Kustomize by Environment

The LGTM stack also used base and overlays.

observability/
  base/
  overlays/
    dev/
    stage/
    prod/

Retention, replicas, resource requests, and sampling rates differ by environment. The shape stays the same, but the size changes.

Things That Went Wrong

Loki Data Source Connection Failure

Grafana could not connect to Loki at first. The issue was not Loki itself, but the service URL. Helm charts often expose multiple services, and the correct internal endpoint depends on the chart mode.

The fix was to check the generated services and use the gateway endpoint Grafana can reach.

Missing OTel Collector RBAC

The collector needed Kubernetes metadata enrichment, but RBAC was missing. As a result, pod and namespace metadata did not appear.

Adding the proper ClusterRole and ClusterRoleBinding fixed it.

Tempo metricsGenerator remoteWrite

Tempo metrics generation requires remote write configuration. Without it, traces were collected but span metrics did not appear in Mimir.
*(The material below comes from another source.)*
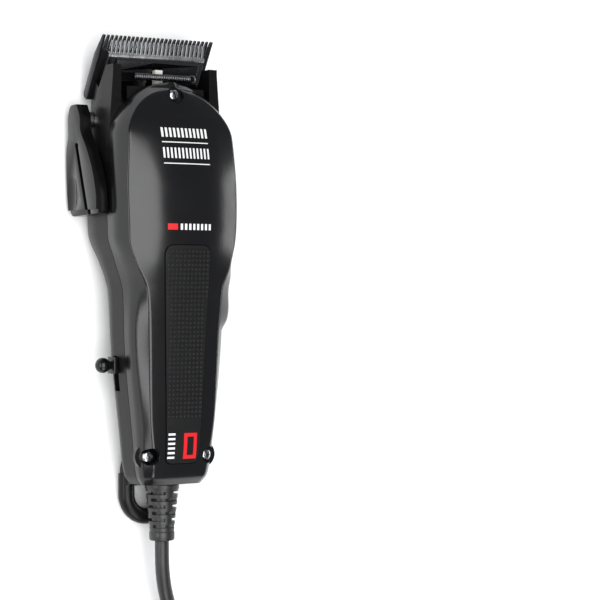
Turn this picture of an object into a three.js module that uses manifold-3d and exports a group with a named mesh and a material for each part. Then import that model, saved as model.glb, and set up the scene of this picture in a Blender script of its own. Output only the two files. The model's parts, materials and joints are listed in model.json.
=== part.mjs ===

Authorization Header Exposure

Automatic instrumentation can capture HTTP headers. That is useful until it captures secrets. Authorization and cookie headers must be removed before export.

This filtering belongs in the collector, not in every application.

Before/After

ItemBefore, DatadogAfter, LGTM
Cost modelHost and volume basedInfrastructure and storage based
Data ownershipSaaSS3 and cluster
InstrumentationAgentOTel Java Agent
LogsDatadog LogsLoki
TracesDatadog APMTempo
MetricsDatadog MetricsMimir
DashboardDatadogGrafana
FilteringVendor configOTel Collector processors

Closing

Moving away from Datadog does not make observability free. The cost moves from the vendor bill to platform operation: Helm values, storage, upgrades, RBAC, and dashboards.

But the tradeoff was acceptable. We gained more control over collection, filtering, retention, and storage. More importantly, the observability stack became part of the same Kubernetes and GitOps operating model as the application.

That consistency was the biggest win.